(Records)
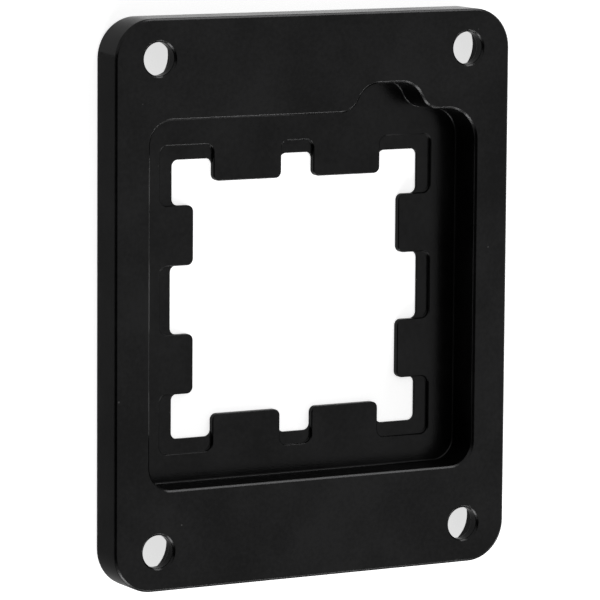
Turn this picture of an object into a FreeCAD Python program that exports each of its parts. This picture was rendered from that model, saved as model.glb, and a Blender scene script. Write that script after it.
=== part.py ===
import FreeCAD, Part
import os
from math import pi, sqrt
from types import SimpleNamespace
import Sketcher

# A retention frame for a processor socket: one aluminium plate, milled from both sides,
# bead blasted and anodised. It lies with its cooler side down and its board side up.
# X runs across the plate and Y along it. The origin is the middle of the cooler side.
# Every length is in millimetres.

# Driving sizes
sizes = {
    # plate
    "frameWidth": 55.0,
    "frameLength": 70.0,
    "frameThick": 5.6,
    "frameCornerRadius": 5.0,
    "boardEdgeBevel": 0.26,
    "coolerEdgeBevel": 0.65,
    # screw holes, with a bore for each screw's head on the cooler side
    "screwSpacingAcross": 43.1,
    "screwSpacingAlong": 60.2,
    "screwHoleBore": 4.1,
    "screwHoleBevel": 0.25,
    "screwHeadBore": 7.6,
    "screwHeadBevel": 0.2,
    "screwSeatThick": 1.5,
    # hollow on the board side that goes over the socket
    "socketAcross": 45.5,
    "socketAlong": 45.2,
    "socketCornerRadius": 3.0,
    "socketReliefCornerRadius": 4.0,
    "socketRimBevel": 0.27,
    "socketFloorThick": 0.8,
    "socketFloorFillet": 0.15,
    # finger relief in the far wall of the hollow
    "reliefPlace": 10.55,
    "reliefRise": 3.5,
    "reliefCrownWidth": 7.2,
    "reliefFootWidth": 10.55,
    "reliefCrownRadius": 3.15,
    "reliefFootRadius": 2.7,
    # window through the floor, with two tabs on each side and a notch beside each tab
    "tabTipGap": 28.9,
    "tabTipRadius": 0.8,
    "acrossTabStart": 2.25,
    "acrossTabEnd": 11.7,
    "alongTabStart": 4.25,
    "alongTabEnd": 11.65,
    "cornerNotchSpan": 34.5,
    "middleNotchSpan": 34.9,
    "notchCornerRadius": 0.8,
    # thin ledge that is left round the notches
    "ledgeSpan": 38.1,
    "ledgeThick": 0.35,
    "ledgeCornerRadius": 1.0,
    "ledgeRimBevel": 0.1,
}

partName = "retention_frame"
tolerance = 0.001
# the most that a fillet may take of the wall it shares with its neighbour
crownShare = 0.53
footShare = 0.46
sideShare = 0.9
tabShare = 0.48
# how steeply the bevels at both ends of a screw hole lean in, in degrees
screwBevelAngle = 45


class Length:
    """A length as a number, with the formula that ties it to the sheet of sizes."""

    def __init__(self, number, formula):
        self.number = number
        self.formula = formula

    def combine(self, sign, other, number):
        other = other if isinstance(other, Length) else Length(other, str(other))
        return Length(number(self.number, other.number),
                      "(%s %s %s)" % (self.formula, sign, other.formula))

    def __add__(self, other):
        return self.combine("+", other, lambda a, b: a + b)

    def __sub__(self, other):
        return self.combine("-", other, lambda a, b: a - b)

    def __mul__(self, other):
        return self.combine("*", other, lambda a, b: a * b)

    def __truediv__(self, other):
        return self.combine("/", other, lambda a, b: a / b)

    def __neg__(self):
        return Length(-self.number, "(-1 * %s)" % self.formula)


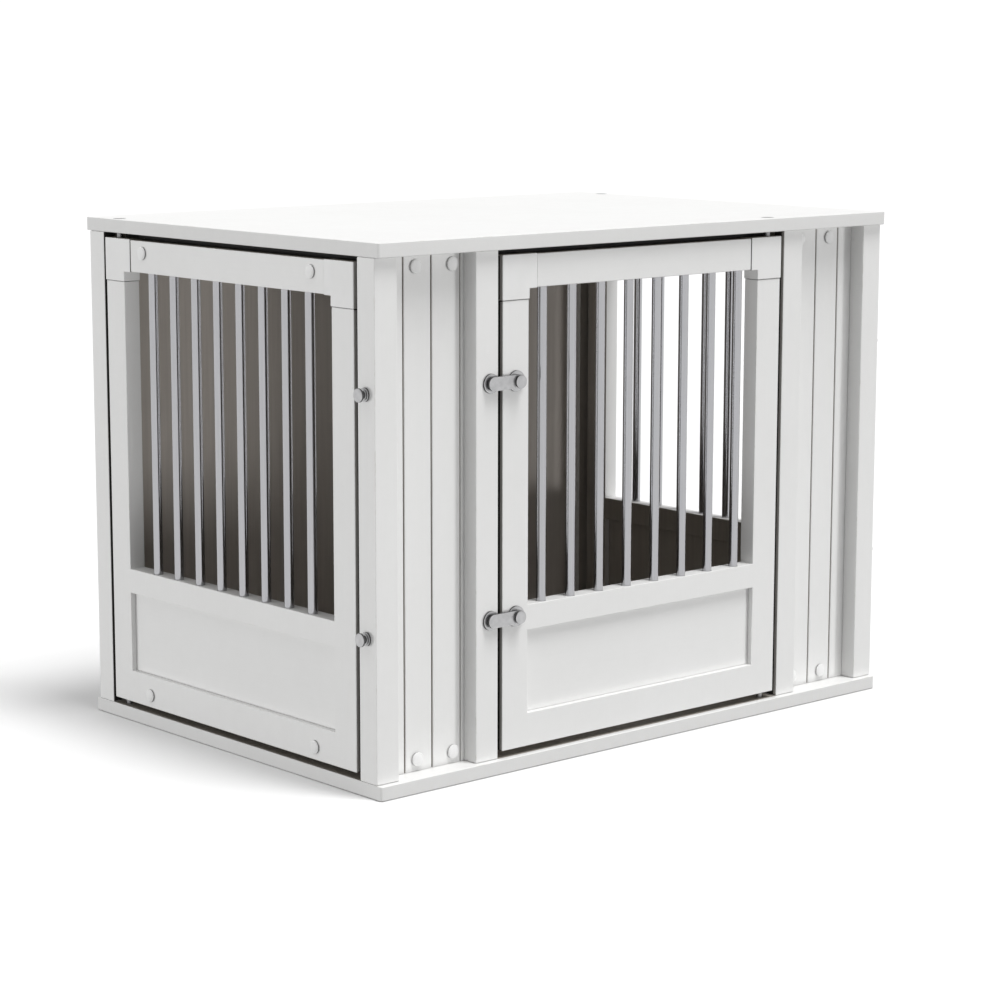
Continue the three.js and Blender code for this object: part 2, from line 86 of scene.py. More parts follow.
# ------------------------------------------------------------------ materials
class Finish:
    """A Principled material whose colour, roughness and relief come from noise in the object's own space."""

    def __init__(self, name, **fixed):
        self.mat = bpy.data.materials.new(name)
        self.mat.use_nodes = True
        self.nt = self.mat.node_tree
        self.nt.nodes.clear()
        out = self.nt.nodes.new("ShaderNodeOutputMaterial")
        self.bsdf = self.nt.nodes.new("ShaderNodeBsdfPrincipled")
        self.nt.links.new(self.bsdf.outputs[0], out.inputs[0])
        for socket, value in fixed.items():
            self.bsdf.inputs[socket.replace("_", " ")].default_value = value
        self.place = self.nt.nodes.new("ShaderNodeTexCoord").outputs["Object"]
        self.relief = None

    def node(self, kind, **settings):
        n = self.nt.nodes.new(kind)
        for k, v in settings.items():
            setattr(n, k, v)
        return n

    def link(self, a, b):
        self.nt.links.new(a, b)

    def noise(self, scale, detail=2.0, rough=0.5, stretch=None, distortion=0.0):
        n = self.node("ShaderNodeTexNoise")
        n.inputs["Scale"].default_value = scale
        n.inputs["Detail"].default_value = detail
        n.inputs["Roughness"].default_value = rough
        n.inputs["Distortion"].default_value = distortion
        if stretch:
            m = self.node("ShaderNodeMapping")
            m.inputs["Scale"].default_value = stretch
            self.link(self.place, m.inputs["Vector"])
            self.link(m.outputs[0], n.inputs["Vector"])
        else:
            self.link(self.place, n.inputs["Vector"])
        return n.outputs[0]

    def spread(self, value, low, high, to_low, to_high):
        n = self.node("ShaderNodeMapRange", clamp=True)
        for k, v in zip(("From Min", "From Max", "To Min", "To Max"), (low, high, to_low, to_high)):
            n.inputs[k].default_value = v
        self.link(value, n.inputs["Value"])
        return n.outputs[0]

    def maths(self, how, a, b):
        n = self.node("ShaderNodeMath", operation=how)
        for i, x in enumerate((a, b)):
            if isinstance(x, (int, float)):
                n.inputs[i].default_value = x
            else:
                self.link(x, n.inputs[i])
        return n.outputs[0]

    def blend(self, share, a, b):
        n = self.node("ShaderNodeMix", data_type="RGBA")
        self.link(share, n.inputs[0])
        for i, x in ((6, a), (7, b)):
            if isinstance(x, tuple):
                n.inputs[i].default_value = (*x, 1.0)
            else:
                self.link(x, n.inputs[i])
        return n.outputs[2]

    def edges(self):
        return self.node("ShaderNodeAttribute", attribute_name="edge").outputs["Fac"]

    def bump(self, height, distance, strength=1.0):
        n = self.node("ShaderNodeBump")
        n.inputs["Strength"].default_value = strength
        n.inputs["Distance"].default_value = distance
        self.link(height, n.inputs["Height"])
        if self.relief:
            self.link(self.relief, n.inputs["Normal"])
        self.relief = n.outputs[0]

    def done(self, colour=None, roughness=None):
        if colour is not None:
            self.link(colour, self.bsdf.inputs["Base Color"])
        if roughness is not None:
            self.link(roughness, self.bsdf.inputs["Roughness"])
        if self.relief:
            self.link(self.relief, self.bsdf.inputs["Normal"])
        return self.mat


def lacquer(name, light, dark, worn, rough, along, peel=0.00004):
    """Satin paint on board: slow tone drift, faint brush-out along the board, orange peel, rubbed edges."""
    f = Finish(name, Specular_IOR_Level=0.42)
    drift = f.noise(2.6, 3.0, 0.55)
    fine = f.noise(55.0, 4.0, 0.6)
    stretch = tuple(14.0 if along != a else 0.9 for a in "xyz")
    lay = f.noise(22.0, 3.0, 0.6, stretch=stretch)
    tone = f.maths("ADD", f.maths("MULTIPLY", drift, 0.6), f.maths("MULTIPLY", fine, 0.25))
    tone = f.maths("ADD", tone, f.maths("MULTIPLY", lay, 0.15))
    base = f.blend(f.spread(tone, 0.36, 0.64, 0.0, 1.0), dark, light)
    rub = f.maths("MULTIPLY", f.edges(), f.spread(f.noise(38.0, 5.0, 0.7), 0.53, 0.66, 0.0, 0.75))
    r = f.spread(tone, 0.35, 0.65, rough + 0.05, rough - 0.05)
    r = f.maths("ADD", r, f.maths("MULTIPLY", rub, 0.12))
    f.bump(lay, 0.00005, 0.5)
    f.bump(f.noise(520.0, 2.0, 0.45), peel, 0.8)
    return f.done(f.blend(rub, base, worn), r)


def light_and_shade_laminate(name, light, dark, rough):
    """Warm-grey finish with a faint upright grain. It paints the shade of the inside and of the doors' narrow edges
    and, in a lighter copy, the light on the back wall.
    """
    f = Finish(name, Specular_IOR_Level=0.35)
    grain = f.noise(9.0, 6.0, 0.62, stretch=(16.0, 16.0, 0.55), distortion=0.35)
    pores = f.noise(60.0, 3.0, 0.6, stretch=(12.0, 12.0, 0.5))
    drift = f.noise(1.8, 2.0, 0.5)
    tone = f.maths("ADD", f.maths("MULTIPLY", grain, 0.55), f.maths("MULTIPLY", drift, 0.45))
    base = f.blend(f.spread(tone, 0.38, 0.62, 0.0, 1.0), dark, light)
    rub = f.maths("MULTIPLY", f.edges(), f.spread(f.noise(45.0, 4.0, 0.7), 0.5, 0.62, 0.0, 0.5))
    worn = tuple(min(1.0, c * 1.6) for c in light)
    f.bump(pores, 0.00006, 0.6)
    f.bump(f.noise(700.0, 2.0, 0.5), 0.00003, 0.7)
    r = f.spread(pores, 0.35, 0.65, rough + 0.07, rough - 0.05)
    return f.done(f.blend(rub, base, worn), r)


def moulded(name, light, dark, rough, grain=900.0):
    """Injection-moulded plastic: fine spark texture, slight flow tone, polished edges."""
    f = Finish(name, Specular_IOR_Level=0.5)
    flow = f.noise(30.0, 2.0, 0.5, distortion=0.6)
    spark = f.noise(grain, 2.0, 0.6)
    base = f.blend(f.spread(flow, 0.35, 0.65, 0.0, 1.0), dark, light)
    r = f.spread(spark, 0.3, 0.7, rough - 0.05, rough + 0.07)
    r = f.maths("SUBTRACT", r, f.maths("MULTIPLY", f.edges(), 0.08))
    f.bump(spark, 0.000025, 0.8)
    return f.done(base, r)


def drawn_steel(name, light, dark, rough, stretch, fixed_scale=60.0, relief=0.000012):
    """Stainless tube or turned metal: fine lines the way the tool ran, and rub marks in the gloss."""
    f = Finish(name, Metallic=1.0)
    lines = f.noise(fixed_scale, 3.0, 0.6, stretch=stretch)
    smear = f.noise(14.0, 3.0, 0.55)
    base = f.blend(f.spread(lines, 0.35, 0.65, 0.0, 1.0), dark, light)
    r = f.maths("ADD", f.spread(lines, 0.3, 0.7, rough - 0.05, rough + 0.06), f.spread(smear, 0.35, 0.65, -0.03, 0.05))
    f.bump(lines, relief, 0.6)
    return f.done(base, r)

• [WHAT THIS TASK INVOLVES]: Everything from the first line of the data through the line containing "# Every length is in millimetres." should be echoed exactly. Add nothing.

• [COMPLETED TASK]:
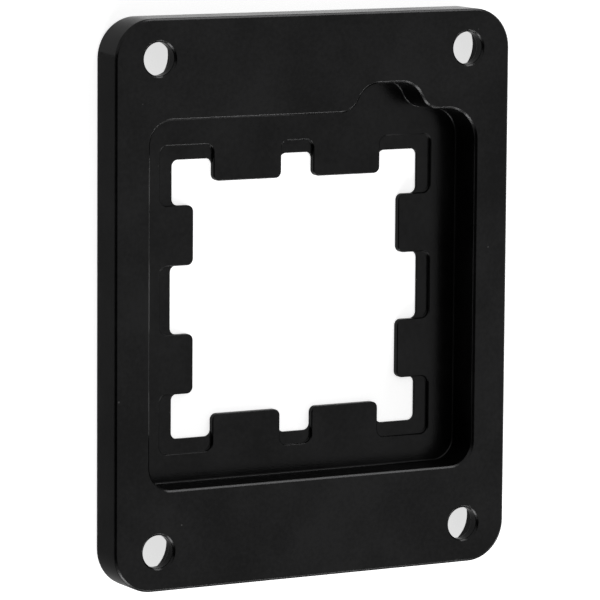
Turn this picture of an object into a FreeCAD Python program that exports each of its parts. This picture was rendered from that model, saved as model.glb, and a Blender scene script. Write that script after it.
=== part.py ===
import FreeCAD, Part
import os
from math import pi, sqrt
from types import SimpleNamespace
import Sketcher

# A retention frame for a processor socket: one aluminium plate, milled from both sides,
# bead blasted and anodised. It lies with its cooler side down and its board side up.
# X runs across the plate and Y along it. The origin is the middle of the cooler side.
# Every length is in millimetres.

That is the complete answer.